結論から言えば、なんだこれ、なんですが。あの例によって文句ばかりなのでファンの方は部屋を明るくして画面から離れてヌルーしてあげて下さい。

あの、金田一さん、必要だった? 何をしょっぱなから話の根底覆しているんだですが。
何一つ事件は止められず、また作中で大して推理を披露してもいない、所詮その孫や子なんで違うコナンで育った世代ですからミステリーに造詣深くないんですが、最後の纏め役と言うくらいしか印象に無い。

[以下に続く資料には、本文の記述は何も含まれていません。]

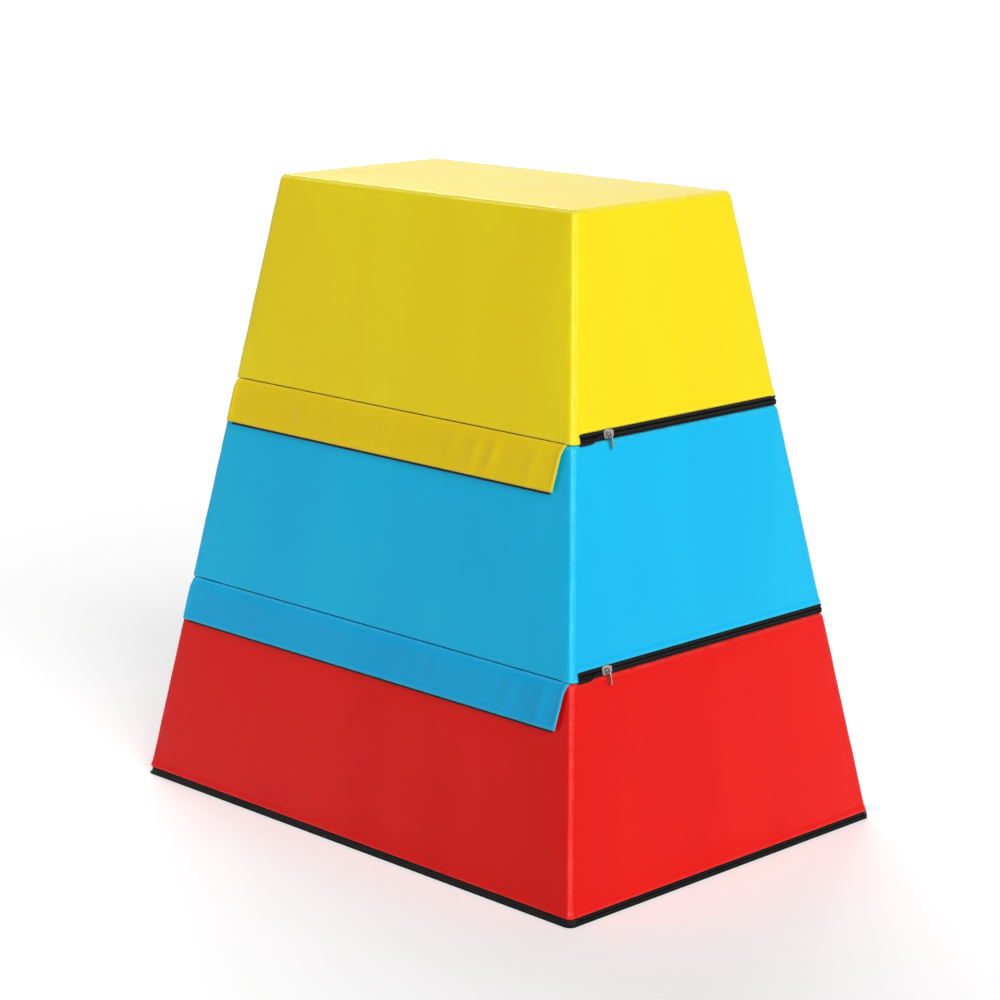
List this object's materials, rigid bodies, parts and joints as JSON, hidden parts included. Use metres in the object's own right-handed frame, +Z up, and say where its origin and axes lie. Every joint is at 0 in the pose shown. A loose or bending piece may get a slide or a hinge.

映画というものだからやも知れませんが、説明不足な点が多過ぎる。
確かリメイク版だったと思うんですが、昔ならいざ知らず、斧琴菊なんてワードをそのまま話されても現代ではそれ程ぴんと来ないような。因みに自分は何か漫画で見た記憶がありますが多分コゲどんぼ氏かなんかの(それはどうでもいいから)。
ビルマについても、時代に即して説明を一言二言添えて欲しい。一種の専門用語と同義で、最早それ単体で誰しもが理解出来るものではなくなっている気がする。
猿蔵もなんの意味があっての配役なのか。勿論探偵ものですから犯人候補が多いのは構いませんが、なんていうか、関係性? ミステリアスな雰囲気が解明されないまま謎になるって、それどうよ。だってこれ探偵ものなんだろう。まぁ、全てを暴かなければならない事もありませんが……
珠世と佐清の間柄も、匂わせてはいたけれど、気がついたらロミジュリっていて、いつの間にかそんな決定的なシーンがあったのかと。まぁでもこれも猿蔵と同じで、なんでも説明するのが美徳じゃないって事だろうか。
それから、遺産。人がいつの時代も金に目が眩むのは百も承知、怨恨じゃない殺人なんて事故か金銭以外にはなかろうもんとは判りながらも、たかだが贅沢の為に、人の命を奪い、己の人生を棒に振る、なんて馬鹿馬鹿しい心情が全く以て理解出来ない。
それ故に醜いだけの相続争いも莫迦みたいに駒を溺愛している姿も釈然とせず、結果作品全体に対しなんだこれ、という感想になってしまったのかなぁ、と。

しかし時代による難も多分にあるとは思います。先のビルマの他、一企業が村を支配するなんて前時代的な、と思いつつ地方の事は知らないので今もそうした王制だったらばすみません。
でも、それは、仕方のない事だ。当時の時代背景を考えるのも大事ですし、この時代ならばこんな風に思っても当然かもと追想しても、所詮過去に思い馳せている時点で正しさなんてないし、現代に生きている人にとってはただのifだ。
平安の時代に男が女の元に通うのがお付き合いだったのだとして現代ではそれをアッシー君と呼んだりもするし(死語だ死語)、結婚前にセックスするのが恥だったのだとしても今では寧ろ躯の相性も判らず結婚出来るかと言う通説。
その時代に生きている人間には、その時代のルールが必要で、そしてそれに合わないと感じた人が新たなルールを作りそれが賛同された時、それがまたその後のルールになっていくんだ。